I know this isn’t just me.
Do you have completely different experiences when you are with one of your kids as opposed to all of them?
How often do you conclude that the issue is between the kids?
I’ve done this plenty of times.
But when this is an issue across the board with the majority of parents, then maybe the constant isn’t the kids.
Maybe it’s the parents.
And maybe I’m wrong.
Maybe it’s not attention and affection from me that Number 3 is looking for. Maybe it’s something else.
But I’m gonna test out my hypothesis, because I think it’s spot on.
All this time I’ve been trying to figure out what the problem is with Number 3.
When the person I really should have been focusing on was… myself.
Andrea says
This came at the perfect time! Thank you for reminding me what I too know all too well but seem to have let slide.
not your average mom says
I think we all do it!
Melissa says
Thank you for this.
not your average mom says
You’re welcome! Thank you for reading, Melissa!
Sandra L Davis says
I have 4 kids. Oldest is about to turn 9 and youngest is 6 months. I, too, am guilty of giving more affection to my two younger kids. They’re the babies. And like you said, they’re the ones that want hugs and kisses first thing in the morning and million times throughout the day and another million times before bed. My two older ones get less time, they are in school. I leave before they get up and get home after they’ve already been home for almost an hour. I get home, feed the baby, sometimes take a nap, make dinner, then it’s bed time.

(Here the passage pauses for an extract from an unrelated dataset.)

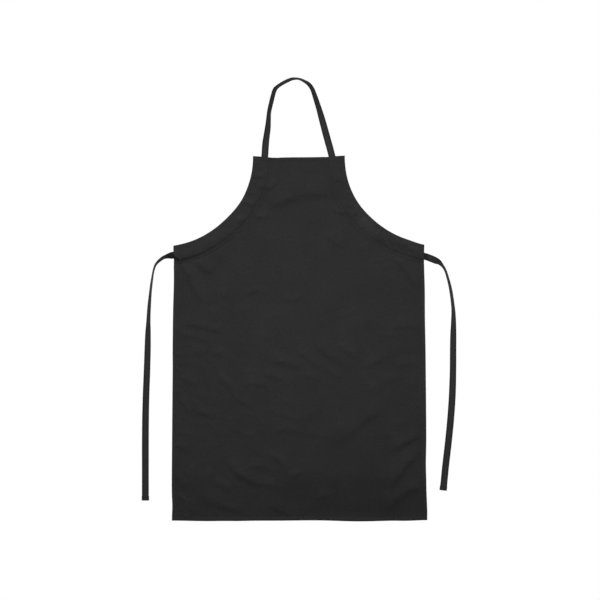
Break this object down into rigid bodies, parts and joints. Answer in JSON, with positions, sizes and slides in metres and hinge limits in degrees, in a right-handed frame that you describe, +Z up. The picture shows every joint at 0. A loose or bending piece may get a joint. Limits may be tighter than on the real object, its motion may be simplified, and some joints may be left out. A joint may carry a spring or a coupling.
{
  "type": "bib apron",
  "caption": "Black twill bib apron: shaped panel with hems, a casing round each armhole, and one flat strap threaded through both as neck loop and waist ties.",
  "frame": {"origin": "underside of the strap at the top of the neck loop, on the apron's centre plane, where it lies over a neck or a peg", "axes": "+Z up along the apron's length, +X across it to its right-hand side as seen from the front, and the front of the apron faces -Y"},
  "size_m": [0.868, 0.0237, 1.2213],
  "materials": {
    "twill": "matt black cotton and polyester twill",
    "strap_tape": "matt black twill tape, folded and edge-stitched"
  },
  "bodies": {
    "neck_loop": {"neck_strap": "strap_tape"},
    "neck_leads": {"left_neck_lead": "strap_tape", "right_neck_lead": "strap_tape"},
    "apron": {"front_panel": "twill", "top_hem": "twill", "left_side_hem": "twill", "right_side_hem": "twill", "bottom_hem": "twill", "left_facing": "twill", "right_facing": "twill", "left_casing_strap": "strap_tape", "right_casing_strap": "strap_tape"},
    "left_tie_slide": {"left_tie_lead": "strap_tape"},
    "right_tie_slide": {"right_tie_lead": "strap_tape"},
    "left_tie": {"left_tie": "strap_tape", "left_tie_turned_end": "strap_tape"},
    "right_tie": {"right_tie": "strap_tape", "right_tie_turned_end": "strap_tape"}
  },
  "joints": [
    {"name": "neck_hinge", "type": "hinge", "parent": "neck_loop", "child": "neck_leads", "pos_m": [0, 0.0018, -0.185], "axis": [1, 0, 0], "range_deg": [-90, 90]},
    {"name": "neck_adjust", "type": "slide", "parent": "neck_leads", "child": "apron", "axis": [0, 0, 1], "range_m": [0, 0.025]},
    {"name": "left_tie_draw", "type": "slide", "parent": "apron", "child": "left_tie_slide", "axis": [-0.9848, 0, -0.1736], "range_m": [0, 0.025]},
    {"name": "right_tie_draw", "type": "slide", "parent": "apron", "child": "right_tie_slide", "axis": [0.9848, 0, -0.1736], "range_m": [0, 0.025]},
    {"name": "left_tie_swing", "type": "hinge", "parent": "left_tie_slide", "child": "left_tie", "pos_m": [-0.3515, 0.0018, -0.4845], "axis": [0, 0, 1], "range_deg": [-90, 90]},
    {"name": "right_tie_swing", "type": "hinge", "parent": "right_tie_slide", "child": "right_tie", "pos_m": [0.3515, 0.0018, -0.489], "axis": [0, 0, 1], "range_deg": [-90, 90]}
  ],
  "couplings": [
    {"joint": "left_tie_draw", "follows": "neck_adjust", "ratio": 1},
    {"joint": "right_tie_draw", "follows": "neck_adjust", "ratio": 1}
  ]
}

The two younger ones are both in bed with me, so they still have bed times with me and we snuggle and watch movies to bed. I try to really focus time for each of the older ones individually on weekends because if we have time for the three of us girls, they fight over who gets to sit next to mom, who gets to talk first, etc. Sometimes they just need mom time. And a lot of the time their behavior will say it. It’s easy to forget that they need that and just go on with daily life without really putting that attention to what they need from you individually.
Excellent reminder. Thank you.
not your average mom says
It’s hard! (and easy to lose the older ones in the shuffle I think sometimes).